Task directions: Write out, word for word, the first line of the data below and every line after it through the one containing "dial faces -Y.".

Information supplied:
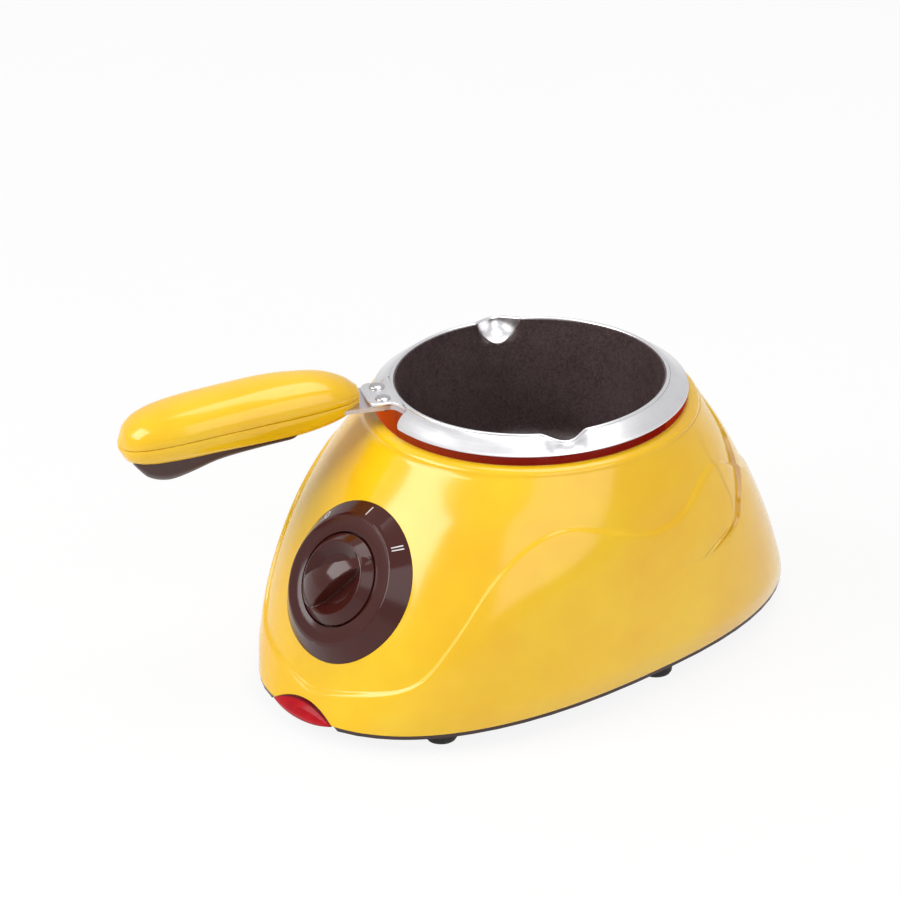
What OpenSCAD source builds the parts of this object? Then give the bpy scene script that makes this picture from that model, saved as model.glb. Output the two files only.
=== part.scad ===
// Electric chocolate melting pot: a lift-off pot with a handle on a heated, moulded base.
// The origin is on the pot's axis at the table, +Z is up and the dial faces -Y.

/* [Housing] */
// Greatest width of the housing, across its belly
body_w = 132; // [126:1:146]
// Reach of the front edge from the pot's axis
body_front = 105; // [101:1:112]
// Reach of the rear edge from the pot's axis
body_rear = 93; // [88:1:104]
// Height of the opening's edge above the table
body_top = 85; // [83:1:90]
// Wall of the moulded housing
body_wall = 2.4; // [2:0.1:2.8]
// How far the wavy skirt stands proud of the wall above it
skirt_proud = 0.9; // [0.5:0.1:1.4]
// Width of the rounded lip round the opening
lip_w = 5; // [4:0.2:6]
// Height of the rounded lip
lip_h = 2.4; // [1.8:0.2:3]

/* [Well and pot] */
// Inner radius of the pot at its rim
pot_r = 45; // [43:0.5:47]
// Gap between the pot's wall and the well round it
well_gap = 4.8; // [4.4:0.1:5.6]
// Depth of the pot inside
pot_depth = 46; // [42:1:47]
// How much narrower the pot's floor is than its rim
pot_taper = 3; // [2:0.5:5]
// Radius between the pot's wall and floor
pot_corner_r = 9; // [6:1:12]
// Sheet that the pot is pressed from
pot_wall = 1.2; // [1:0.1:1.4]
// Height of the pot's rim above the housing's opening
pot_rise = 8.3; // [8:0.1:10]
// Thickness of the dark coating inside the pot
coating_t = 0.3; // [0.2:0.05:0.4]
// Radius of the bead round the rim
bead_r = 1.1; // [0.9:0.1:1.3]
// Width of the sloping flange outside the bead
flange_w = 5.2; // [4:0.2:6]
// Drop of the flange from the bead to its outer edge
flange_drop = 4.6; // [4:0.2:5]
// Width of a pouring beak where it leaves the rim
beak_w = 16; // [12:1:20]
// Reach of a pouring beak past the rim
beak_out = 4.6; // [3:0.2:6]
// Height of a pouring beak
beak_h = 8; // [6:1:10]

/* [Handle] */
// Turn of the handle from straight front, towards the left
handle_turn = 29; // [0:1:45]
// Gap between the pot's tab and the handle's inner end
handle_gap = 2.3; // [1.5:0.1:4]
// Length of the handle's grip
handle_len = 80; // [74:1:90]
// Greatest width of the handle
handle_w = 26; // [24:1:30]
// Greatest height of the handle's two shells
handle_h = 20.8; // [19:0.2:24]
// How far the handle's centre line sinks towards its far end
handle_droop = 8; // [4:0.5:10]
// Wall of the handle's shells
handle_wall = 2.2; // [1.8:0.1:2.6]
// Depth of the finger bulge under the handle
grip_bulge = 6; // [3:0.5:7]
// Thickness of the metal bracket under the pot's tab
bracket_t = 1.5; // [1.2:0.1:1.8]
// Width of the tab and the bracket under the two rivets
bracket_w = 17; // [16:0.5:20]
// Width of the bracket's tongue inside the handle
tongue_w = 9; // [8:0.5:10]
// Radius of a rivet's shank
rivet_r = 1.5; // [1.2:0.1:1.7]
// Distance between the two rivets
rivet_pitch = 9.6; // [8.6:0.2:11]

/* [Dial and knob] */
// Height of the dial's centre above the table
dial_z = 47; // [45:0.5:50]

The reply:
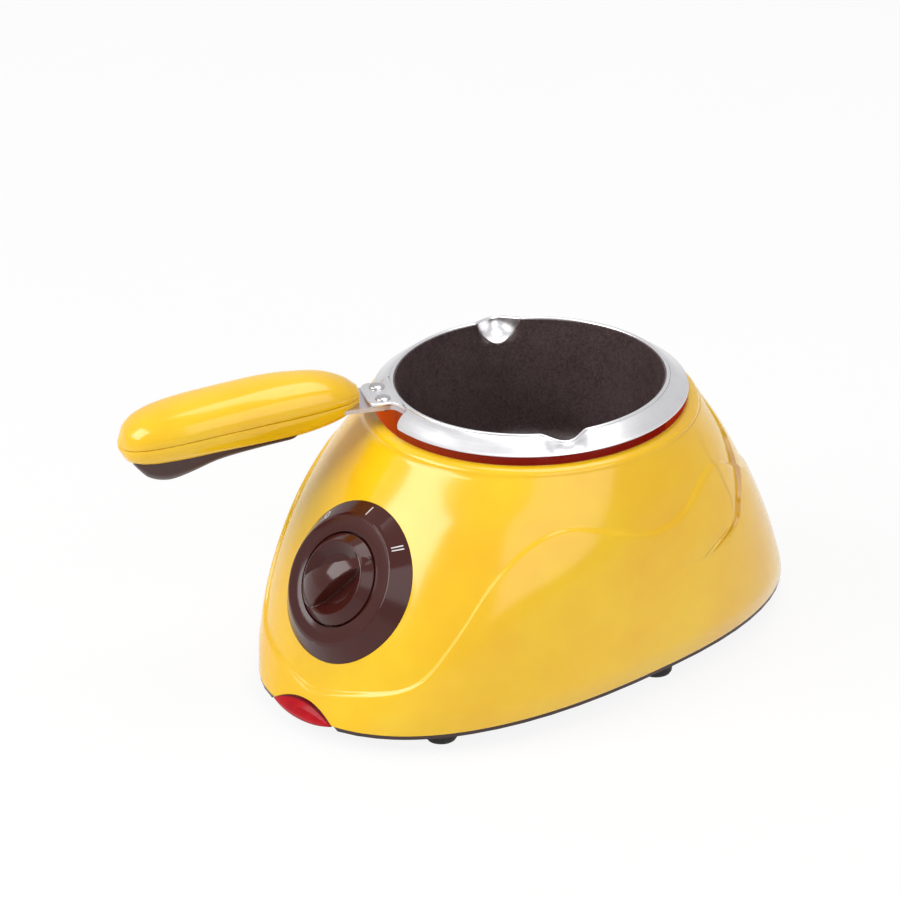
What OpenSCAD source builds the parts of this object? Then give the bpy scene script that makes this picture from that model, saved as model.glb. Output the two files only.
=== part.scad ===
// Electric chocolate melting pot: a lift-off pot with a handle on a heated, moulded base.
// The origin is on the pot's axis at the table, +Z is up and the dial faces -Y.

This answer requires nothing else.